As always let us now turn our attention to the FTSE 100 Cyclically Adjusted PE.  This is also shown in the first chart above.  For completeness let me also detail the usual reminders.  I do not use P/E ratio’s to make investment decisions from and instead use this CAPE.  This is because the P/E ratio does not take the business cycle into account which the CAPE tries to adjust for.  The method used is similar to that developed by Professor Robert Shiller for the S&P500.  The calculation is the ratio of Real (ie after inflation) FTSE 100 first possible day of the month Price to the 10 Year Real (CPI adjusted) first possible day of the month Earnings.  Unfortunately the dataset I have created only goes back to July 1993.  Therefore to get a meaningful set of numbers I have had to average in to a PE10 for the first 10 years.  What this means is that July 1994 is actually a PE1, July 1995 is a PE2 and so forth until July 2003 when we have a full FTSE 100 PE10.

Sunday 13 January 2013

The ASX 200 Cyclically Adjusted PE (aka ASX 200 PE10 or ASX200 CAPE) – January 2013 Update

This is the Retirement Investing Today monthly update for the Australian ASX 200 Cyclically Adjusted PE (ASX 200 CAPE).  The last update can be found here.

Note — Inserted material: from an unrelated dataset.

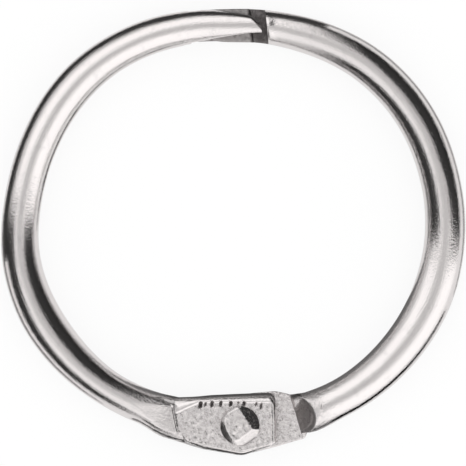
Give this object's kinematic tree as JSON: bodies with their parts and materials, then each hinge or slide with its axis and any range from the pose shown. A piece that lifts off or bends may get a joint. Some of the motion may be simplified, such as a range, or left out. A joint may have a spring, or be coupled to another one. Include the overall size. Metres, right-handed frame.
{
  "type": "hinged binder ring",
  "caption": "Snap-closing wire ring of two half rings, lapped and riveted at a flat hinge and closed by a half-lap catch, for holding punched sheets or cards.",
  "frame": {"origin": "centre of the ring's eye, on the surface that the ring lies on", "axes": "+Z along the ring's axis, away from the surface it lies on; +Y from the hinge to the closure; +X towards the rear half"},
  "size_m": [0.0314, 0.0304, 0.0029],
  "materials": {
    "plated_wire": "bright nickel plate on drawn steel wire, coined satin on the flats",
    "plated_rivet": "nickel-plated steel, peened"
  },
  "bodies": {
    "front": {"front_half": "plated_wire", "hinge_rivet": "plated_rivet"},
    "rear": {"rear_half": "plated_wire"}
  },
  "joints": [
    {"name": "hinge", "type": "hinge", "parent": "front", "child": "rear", "pos_m": [0.00047, -0.0137, 0.0013], "axis": [0, 0, -1], "range_deg": [0, 150]}
  ]
}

Before we run the CAPE analysis let us first look at some of the key Australian Stock Market metrics:
  • The ASX 200 Price at market close on Friday was 4,709 which is up 1.3% from last month’s Price of 4,649 and up 10.5% year on year.
  • The MSCI Australia Dividend Yield is currently 4.6%.  I accept this Index as an ASX200 proxy for both Dividend Yield and P/E Ratio based on this analysis.
  • The ASX 200 Earnings (calculated using MSCI Australia P/E Ratio and ASX 200 Price) are currently 304.  This gives an Earnings Yield of 6.5%.
  • The MSCI Australia P/E Ratio is currently 15.5 compared with the dataset (since December 1982) average P/E of 18.3

The first chart today shows a historic view of the Real (inflation adjusted) ASX 200 Price and the ASX 200 P/E.  The second chart provides a historic view of the Real (after inflation) Earnings and the Real (after inflation) Dividends for the ASX 200.

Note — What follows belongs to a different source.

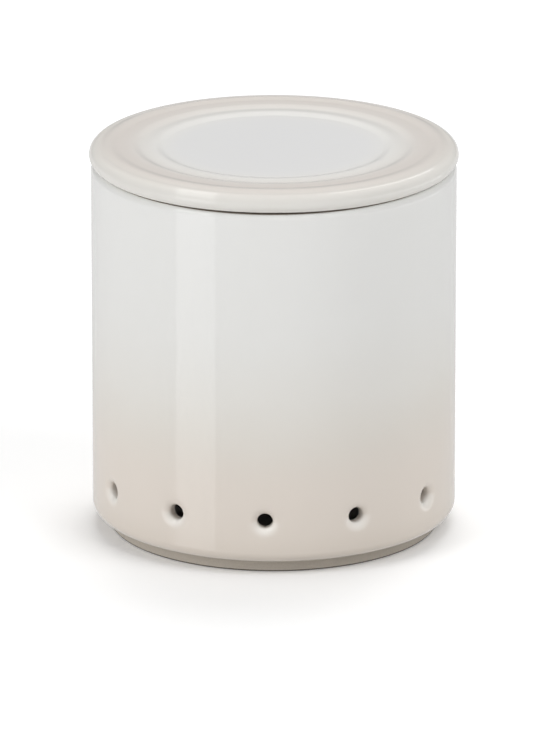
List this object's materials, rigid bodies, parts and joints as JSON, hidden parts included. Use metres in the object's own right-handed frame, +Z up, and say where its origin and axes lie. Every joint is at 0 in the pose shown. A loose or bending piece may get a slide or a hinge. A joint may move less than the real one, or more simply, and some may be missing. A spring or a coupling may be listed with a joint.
{
  "type": "garlic keeper",
  "caption": "Round glazed stoneware jar with a ring of vent holes near its base and a loose, ring-topped lid, for keeping garlic dry and aired.",
  "frame": {"origin": "centre of the foot's flat resting face, on the jar's axis", "axes": "+Z up along the jar's axis; -Y is the front and passes through the middle of one vent hole"},
  "size_m": [0.1198, 0.1198, 0.1286],
  "materials": {
    "jar_glaze": "gloss",
    "lid_glaze": "gloss"
  },
  "bodies": {
    "jar": {"jar": "jar_glaze"},
    "lid": {"lid": "lid_glaze"}
  },
  "joints": [
    {"name": "lid_lift", "type": "slide", "parent": "jar", "child": "lid", "axis": [0, 0, 1], "range_m": [0, 0.06]}
  ]
}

Chart of the ASX200 Cyclically Adjusted PE (PE10 or CAPE), the ASX200 PE and the Real ASX200 Price
Click to enlarge

Chart of the ASX200 Real Earnings and ASX200 Real Dividends
 Click to enlarge

Saturday 12 January 2013

A Retirement Investing Today Review of 2012

This is a belated 2012 review of my own personal situation.  It comes a little later than most personal finance bloggers for 2 main reasons:
  • A portion of my exposure to Australian Equities is held with Vanguard Investments Australia in the form of the Vanguard Index Australian Shares Fund.  This fund distributes income on the 31 December and so it takes a few days for the distribution to be declared and the unit price to adjust.  I can’t close out my year until this occurs.
  • I monitor the value of the Retirement Investing Today Low Charge Portfolio on a weekly basis rolling up the values every Saturday.  This means for me my year actually started at the market close on the 06 January 2012 and finished on the market close on the 04 January 2013.

My personal investing strategy is now aligned around the mantra – Save Hard, Invest Wisely, Retire Early so let’s review my year around those 6 short words.

Save Hard


My aim is to regularly save 60% of my earnings.  Earnings I define as my gross (ie before tax) earnings plus any employee pension contributions.  When the year is rolled up I actually missed my target with a result of 55% of earnings being saved.  So where did the money go:
  • 32% was invested into Pension Wrappers
  • 18% was invested into ISA’s, NS&I Index Linked Savings Certificates and non tax efficient locations 
  • 5% was used by my better half to ensure both our early retirement ambitions stay in sync.  Therefore this money didn’t make it into my Invest Wisely but are still family savings so I’ve chosen to include them.

Year end score: Conceded Pass.  The amount saved was nowhere enough for Early Retirement Extreme however it should still be plenty for a nice Early Retirement.  My plan for next year is to get that savings rate back up to 60%.

Invest Wisely


I have continued with the Retirement Investing Today Low Charge Strategy.  My asset allocations at year end are shown in the chart below.

Click to enlarge

I have continued to invest as tax efficiently as possible.  At year end 69.1% of the total portfolio is invested this way with the distribution being:
  • 39.2% held within Pension Wrappers with the majority being within a Sippdeal SIPP
  • 17.3% held within NS&I Index Linked Savings Certificates
  • 12.6% held within ISA Wrappers.  100% of which is invested within the TD Trading ISA.  I continue to use TD Direct Investing as the Investments I hold within the ISA, plus the fact that I have over £5,100 with TD means I have no annual fees to pay.  This helps ensure I minimise fees and taxes and not just taxes.
Year end score: Pass.  Sure I am only 69.1% tax efficiently invested but I have at least maximised the opportunities made available to me in the year while ensuring I maintain my risk profile.